The world of Sos is one where all conflicts are decided in the battle circle, with a limited choice of weapons (provided for free at the cookie-cutter `hostels' that dot the landscape): sword, Morningstar, club, staff, sticks, and daggers. Sol the Sword, at the beginning, runs into Sol of All Weapons, and they contest for the right to the name. Sol of All Weapons (he hauls all of them around in a barrow) is victorious, and Sol the Sword ends up nameless, only later taking the name Sos. But it seems that Sol of All Weapons has greater plans than individual triumph in the circle; he dreams of empire, of uniting all the nomad fighters into one great clan. However great his prowess is in the circle, however, mentally he is not the match for Sos, and Sos eventually agrees to become Sol's advisor and trainer.

As Sol proceeds to put together his empire, a larger look at this world appears, populated not just by the nomads of the circle, but by the `crazies', the people who put up and stock the hostels, though why they do this is unknown, and this seems crazy to the nomads, as they apparently get nothing in return for providing this service.

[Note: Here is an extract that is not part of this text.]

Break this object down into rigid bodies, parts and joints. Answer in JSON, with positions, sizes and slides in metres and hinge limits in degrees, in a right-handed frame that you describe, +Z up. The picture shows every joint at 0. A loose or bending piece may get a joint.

Some areas of the world are still feeling the effects of the Blast, with some mutated animals that are quite horrific (this is one area that Anthony seemed to delight in, managing to create monsters that will haunt your dreams long after reading the book, as shown not only here but in Chthon and several other books).

Sos, feeling the sting of being weaponless in a society where status belongs to the best fighter, eventually goes to the crazies, where he manages to find a weapon that he is not honor bound not to use, the rope. What he does with it, and an even deeper picture of this society, form the rest of this book, and lead into the sequels to this, Var the Stick and Neq the Sword.

The battle scenes are well described; not just hack and slash, but a good look at the strategies and mental thought processes of the participants. And the main conflict of this book grows out the envisaged society. Some of the elements of this society may infuriate feminists, as women are definitely not only second class, but are basically property, but the why behind their status is fairly well shown and makes logical sense. Some of the characterization is a little weak; I would certainly have appreciated a little deeper look at Sol, but in general the people are more than well-enough developed to carry the story.

A very different society, one that will make you think a bit about how our own society came into being, and what is important in life.